_Data block_
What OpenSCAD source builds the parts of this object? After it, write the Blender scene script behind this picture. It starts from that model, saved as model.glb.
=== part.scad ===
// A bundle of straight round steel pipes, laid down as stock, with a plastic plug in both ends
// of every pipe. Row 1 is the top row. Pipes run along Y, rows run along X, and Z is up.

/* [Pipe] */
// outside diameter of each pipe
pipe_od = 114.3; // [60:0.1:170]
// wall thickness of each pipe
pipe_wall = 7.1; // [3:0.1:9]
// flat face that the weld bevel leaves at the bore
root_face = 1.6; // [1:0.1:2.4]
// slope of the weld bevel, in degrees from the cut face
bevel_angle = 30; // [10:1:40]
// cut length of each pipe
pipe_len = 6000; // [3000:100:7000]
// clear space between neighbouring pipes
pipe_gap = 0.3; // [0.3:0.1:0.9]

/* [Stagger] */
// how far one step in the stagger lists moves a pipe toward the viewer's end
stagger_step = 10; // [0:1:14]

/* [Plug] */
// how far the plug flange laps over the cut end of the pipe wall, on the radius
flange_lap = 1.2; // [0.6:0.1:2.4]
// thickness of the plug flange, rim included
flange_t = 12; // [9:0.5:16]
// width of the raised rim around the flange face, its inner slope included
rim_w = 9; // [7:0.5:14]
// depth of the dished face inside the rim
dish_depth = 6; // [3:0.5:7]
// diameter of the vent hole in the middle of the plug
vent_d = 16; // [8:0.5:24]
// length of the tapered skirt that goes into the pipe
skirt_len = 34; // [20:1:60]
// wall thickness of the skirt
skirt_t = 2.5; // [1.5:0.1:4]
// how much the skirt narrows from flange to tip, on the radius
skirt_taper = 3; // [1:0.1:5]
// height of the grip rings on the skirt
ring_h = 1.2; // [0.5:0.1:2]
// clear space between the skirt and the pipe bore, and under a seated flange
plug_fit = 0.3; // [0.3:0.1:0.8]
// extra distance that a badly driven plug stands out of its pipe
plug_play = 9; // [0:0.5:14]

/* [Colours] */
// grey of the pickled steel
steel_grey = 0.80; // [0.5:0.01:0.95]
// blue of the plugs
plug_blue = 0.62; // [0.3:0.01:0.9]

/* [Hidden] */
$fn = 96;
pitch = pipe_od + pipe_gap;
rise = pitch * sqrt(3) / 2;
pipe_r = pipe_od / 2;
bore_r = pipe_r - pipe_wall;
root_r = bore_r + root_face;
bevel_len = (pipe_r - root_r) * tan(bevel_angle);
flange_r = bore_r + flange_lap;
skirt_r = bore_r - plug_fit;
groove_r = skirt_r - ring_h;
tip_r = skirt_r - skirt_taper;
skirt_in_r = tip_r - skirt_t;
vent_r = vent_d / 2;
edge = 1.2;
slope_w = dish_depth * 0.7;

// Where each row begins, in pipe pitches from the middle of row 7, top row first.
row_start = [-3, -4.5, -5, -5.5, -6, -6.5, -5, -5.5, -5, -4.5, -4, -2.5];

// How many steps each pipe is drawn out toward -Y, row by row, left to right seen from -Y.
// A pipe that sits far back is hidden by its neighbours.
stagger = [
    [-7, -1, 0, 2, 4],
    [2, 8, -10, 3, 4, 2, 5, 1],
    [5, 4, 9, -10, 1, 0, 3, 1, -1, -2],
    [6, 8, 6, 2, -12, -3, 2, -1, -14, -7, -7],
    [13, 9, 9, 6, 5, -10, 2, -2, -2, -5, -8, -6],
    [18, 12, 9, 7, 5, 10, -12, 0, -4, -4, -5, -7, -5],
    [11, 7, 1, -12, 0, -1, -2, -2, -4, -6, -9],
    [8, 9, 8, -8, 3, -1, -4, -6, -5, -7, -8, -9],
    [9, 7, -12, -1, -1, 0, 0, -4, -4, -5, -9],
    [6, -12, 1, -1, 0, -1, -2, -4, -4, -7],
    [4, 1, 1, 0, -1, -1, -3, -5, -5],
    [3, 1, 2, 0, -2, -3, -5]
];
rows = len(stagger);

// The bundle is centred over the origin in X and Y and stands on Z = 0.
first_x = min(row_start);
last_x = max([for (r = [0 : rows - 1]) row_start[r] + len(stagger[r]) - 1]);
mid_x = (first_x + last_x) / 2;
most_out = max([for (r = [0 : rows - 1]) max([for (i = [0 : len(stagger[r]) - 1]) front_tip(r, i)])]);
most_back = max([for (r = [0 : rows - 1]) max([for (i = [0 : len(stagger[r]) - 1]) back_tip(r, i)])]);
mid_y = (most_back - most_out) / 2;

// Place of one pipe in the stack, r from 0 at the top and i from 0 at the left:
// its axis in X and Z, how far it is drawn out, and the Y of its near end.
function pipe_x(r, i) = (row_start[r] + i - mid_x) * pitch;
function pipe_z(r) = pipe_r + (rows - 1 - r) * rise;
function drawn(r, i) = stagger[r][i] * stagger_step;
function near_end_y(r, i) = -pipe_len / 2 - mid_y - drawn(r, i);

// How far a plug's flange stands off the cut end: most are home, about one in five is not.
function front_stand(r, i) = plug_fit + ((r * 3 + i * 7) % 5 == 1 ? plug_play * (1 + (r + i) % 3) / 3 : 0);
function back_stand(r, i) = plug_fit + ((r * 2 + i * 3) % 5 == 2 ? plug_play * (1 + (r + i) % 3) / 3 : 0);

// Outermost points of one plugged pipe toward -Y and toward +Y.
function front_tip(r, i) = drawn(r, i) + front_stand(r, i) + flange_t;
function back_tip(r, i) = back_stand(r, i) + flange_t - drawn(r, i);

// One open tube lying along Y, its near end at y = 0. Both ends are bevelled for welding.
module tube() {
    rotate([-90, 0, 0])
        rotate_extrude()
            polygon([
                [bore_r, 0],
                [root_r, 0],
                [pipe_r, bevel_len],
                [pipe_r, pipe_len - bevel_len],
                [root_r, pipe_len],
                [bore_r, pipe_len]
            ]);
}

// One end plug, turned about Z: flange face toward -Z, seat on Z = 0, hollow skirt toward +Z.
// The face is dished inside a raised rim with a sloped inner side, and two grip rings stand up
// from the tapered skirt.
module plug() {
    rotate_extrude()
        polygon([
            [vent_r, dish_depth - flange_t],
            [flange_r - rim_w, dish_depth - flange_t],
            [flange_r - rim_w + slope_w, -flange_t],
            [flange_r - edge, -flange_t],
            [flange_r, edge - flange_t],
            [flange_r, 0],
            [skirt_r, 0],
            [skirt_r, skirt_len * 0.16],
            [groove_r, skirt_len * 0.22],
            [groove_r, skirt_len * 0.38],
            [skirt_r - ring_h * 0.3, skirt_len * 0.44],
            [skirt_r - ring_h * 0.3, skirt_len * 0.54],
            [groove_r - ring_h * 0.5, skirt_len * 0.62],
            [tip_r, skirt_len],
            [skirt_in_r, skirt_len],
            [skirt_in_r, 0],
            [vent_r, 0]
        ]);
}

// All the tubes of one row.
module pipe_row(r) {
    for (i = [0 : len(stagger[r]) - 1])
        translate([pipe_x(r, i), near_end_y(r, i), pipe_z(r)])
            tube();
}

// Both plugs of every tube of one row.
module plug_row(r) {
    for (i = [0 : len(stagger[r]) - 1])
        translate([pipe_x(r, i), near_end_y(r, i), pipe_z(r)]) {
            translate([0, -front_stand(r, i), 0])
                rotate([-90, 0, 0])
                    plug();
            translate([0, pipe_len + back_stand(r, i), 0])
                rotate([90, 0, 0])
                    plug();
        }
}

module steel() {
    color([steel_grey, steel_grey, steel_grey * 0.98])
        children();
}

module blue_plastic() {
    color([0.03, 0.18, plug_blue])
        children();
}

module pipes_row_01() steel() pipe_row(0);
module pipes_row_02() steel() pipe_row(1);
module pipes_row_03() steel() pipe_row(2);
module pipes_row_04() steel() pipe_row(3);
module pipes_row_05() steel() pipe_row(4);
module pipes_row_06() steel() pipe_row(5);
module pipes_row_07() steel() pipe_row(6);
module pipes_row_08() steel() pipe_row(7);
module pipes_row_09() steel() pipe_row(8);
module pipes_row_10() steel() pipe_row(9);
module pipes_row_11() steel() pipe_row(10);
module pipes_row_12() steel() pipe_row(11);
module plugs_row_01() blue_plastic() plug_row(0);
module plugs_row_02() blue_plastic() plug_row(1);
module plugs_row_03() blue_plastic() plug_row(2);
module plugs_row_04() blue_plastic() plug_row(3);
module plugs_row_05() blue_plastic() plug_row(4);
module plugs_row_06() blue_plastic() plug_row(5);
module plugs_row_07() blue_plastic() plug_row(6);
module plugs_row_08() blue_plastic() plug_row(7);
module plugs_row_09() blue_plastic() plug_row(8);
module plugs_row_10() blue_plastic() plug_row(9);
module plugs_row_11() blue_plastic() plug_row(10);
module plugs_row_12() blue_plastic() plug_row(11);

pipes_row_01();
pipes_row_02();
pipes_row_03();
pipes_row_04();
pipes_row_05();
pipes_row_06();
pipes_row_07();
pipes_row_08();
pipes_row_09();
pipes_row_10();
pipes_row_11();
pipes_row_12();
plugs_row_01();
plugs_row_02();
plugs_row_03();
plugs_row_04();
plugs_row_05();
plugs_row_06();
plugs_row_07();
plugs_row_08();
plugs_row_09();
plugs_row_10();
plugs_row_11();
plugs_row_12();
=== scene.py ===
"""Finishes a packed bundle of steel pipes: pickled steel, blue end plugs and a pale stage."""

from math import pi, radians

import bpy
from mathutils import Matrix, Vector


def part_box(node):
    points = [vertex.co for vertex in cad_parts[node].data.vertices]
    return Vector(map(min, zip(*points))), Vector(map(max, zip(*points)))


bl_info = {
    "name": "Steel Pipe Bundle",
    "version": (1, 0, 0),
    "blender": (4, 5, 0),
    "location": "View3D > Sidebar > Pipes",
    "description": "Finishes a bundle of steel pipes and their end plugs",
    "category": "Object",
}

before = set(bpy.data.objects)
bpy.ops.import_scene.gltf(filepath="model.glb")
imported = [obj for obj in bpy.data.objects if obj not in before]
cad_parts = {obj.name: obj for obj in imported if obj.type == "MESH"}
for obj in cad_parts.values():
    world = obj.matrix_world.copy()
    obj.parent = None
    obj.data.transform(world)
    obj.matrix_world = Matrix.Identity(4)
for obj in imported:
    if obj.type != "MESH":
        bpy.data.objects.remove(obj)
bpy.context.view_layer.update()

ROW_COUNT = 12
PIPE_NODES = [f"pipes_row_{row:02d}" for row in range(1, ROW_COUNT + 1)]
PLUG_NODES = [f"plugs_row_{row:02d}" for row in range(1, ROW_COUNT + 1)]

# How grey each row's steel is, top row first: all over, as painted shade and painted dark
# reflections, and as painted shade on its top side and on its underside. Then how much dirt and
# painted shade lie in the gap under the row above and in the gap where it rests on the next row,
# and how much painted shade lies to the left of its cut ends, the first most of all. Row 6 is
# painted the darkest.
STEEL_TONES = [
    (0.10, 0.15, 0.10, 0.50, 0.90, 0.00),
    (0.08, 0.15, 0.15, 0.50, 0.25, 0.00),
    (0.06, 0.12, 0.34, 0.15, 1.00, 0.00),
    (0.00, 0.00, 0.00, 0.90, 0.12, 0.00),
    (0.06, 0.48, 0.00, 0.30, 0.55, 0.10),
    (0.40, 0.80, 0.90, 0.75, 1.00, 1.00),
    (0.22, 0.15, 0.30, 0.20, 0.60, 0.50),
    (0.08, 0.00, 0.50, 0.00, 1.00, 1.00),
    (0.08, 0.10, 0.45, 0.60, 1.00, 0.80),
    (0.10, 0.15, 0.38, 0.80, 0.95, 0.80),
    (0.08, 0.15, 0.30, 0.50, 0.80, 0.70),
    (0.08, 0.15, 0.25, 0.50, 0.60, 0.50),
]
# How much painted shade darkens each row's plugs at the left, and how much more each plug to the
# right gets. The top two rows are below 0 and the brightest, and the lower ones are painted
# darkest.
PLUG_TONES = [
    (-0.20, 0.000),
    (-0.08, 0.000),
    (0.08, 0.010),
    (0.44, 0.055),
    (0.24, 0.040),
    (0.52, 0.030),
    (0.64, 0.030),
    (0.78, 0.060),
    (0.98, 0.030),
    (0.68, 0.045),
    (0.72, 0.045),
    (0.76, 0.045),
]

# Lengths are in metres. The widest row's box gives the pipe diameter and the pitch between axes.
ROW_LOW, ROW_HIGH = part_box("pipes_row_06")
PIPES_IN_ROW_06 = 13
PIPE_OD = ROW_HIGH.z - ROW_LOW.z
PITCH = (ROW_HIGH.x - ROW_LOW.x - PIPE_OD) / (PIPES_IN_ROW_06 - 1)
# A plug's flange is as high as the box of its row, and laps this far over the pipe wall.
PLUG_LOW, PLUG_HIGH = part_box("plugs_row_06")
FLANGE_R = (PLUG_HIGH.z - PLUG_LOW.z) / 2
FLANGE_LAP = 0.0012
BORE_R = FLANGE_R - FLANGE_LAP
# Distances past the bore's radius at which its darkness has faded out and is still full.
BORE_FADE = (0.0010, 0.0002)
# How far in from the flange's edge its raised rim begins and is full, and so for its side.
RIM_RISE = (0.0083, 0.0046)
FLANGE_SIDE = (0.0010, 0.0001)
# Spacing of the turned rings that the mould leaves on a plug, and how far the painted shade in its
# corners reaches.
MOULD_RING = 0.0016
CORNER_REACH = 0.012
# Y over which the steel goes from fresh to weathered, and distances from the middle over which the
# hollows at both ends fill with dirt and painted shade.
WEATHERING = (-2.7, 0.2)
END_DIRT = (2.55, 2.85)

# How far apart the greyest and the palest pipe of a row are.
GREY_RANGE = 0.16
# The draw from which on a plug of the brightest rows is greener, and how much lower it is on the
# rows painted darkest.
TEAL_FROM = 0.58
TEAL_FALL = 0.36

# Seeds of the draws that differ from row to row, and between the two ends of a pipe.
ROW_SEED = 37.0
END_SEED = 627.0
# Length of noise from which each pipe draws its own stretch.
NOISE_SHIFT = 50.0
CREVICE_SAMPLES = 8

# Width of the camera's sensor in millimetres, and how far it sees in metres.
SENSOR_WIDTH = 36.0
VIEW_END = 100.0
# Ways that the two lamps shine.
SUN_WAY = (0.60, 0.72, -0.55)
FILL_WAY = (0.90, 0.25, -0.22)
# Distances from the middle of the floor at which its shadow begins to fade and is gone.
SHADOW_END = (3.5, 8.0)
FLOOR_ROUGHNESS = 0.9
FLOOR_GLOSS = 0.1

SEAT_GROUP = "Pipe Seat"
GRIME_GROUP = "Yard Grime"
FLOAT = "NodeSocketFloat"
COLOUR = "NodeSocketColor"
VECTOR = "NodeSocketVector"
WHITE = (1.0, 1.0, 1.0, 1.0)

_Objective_
In this exercise, copy only the lines from the opening line of the material through the line where "stagger_step = 10; // [0:1:14]" appears.

_Task answer_
What OpenSCAD source builds the parts of this object? After it, write the Blender scene script behind this picture. It starts from that model, saved as model.glb.
=== part.scad ===
// A bundle of straight round steel pipes, laid down as stock, with a plastic plug in both ends
// of every pipe. Row 1 is the top row. Pipes run along Y, rows run along X, and Z is up.

/* [Pipe] */
// outside diameter of each pipe
pipe_od = 114.3; // [60:0.1:170]
// wall thickness of each pipe
pipe_wall = 7.1; // [3:0.1:9]
// flat face that the weld bevel leaves at the bore
root_face = 1.6; // [1:0.1:2.4]
// slope of the weld bevel, in degrees from the cut face
bevel_angle = 30; // [10:1:40]
// cut length of each pipe
pipe_len = 6000; // [3000:100:7000]
// clear space between neighbouring pipes
pipe_gap = 0.3; // [0.3:0.1:0.9]

/* [Stagger] */
// how far one step in the stagger lists moves a pipe toward the viewer's end
stagger_step = 10; // [0:1:14]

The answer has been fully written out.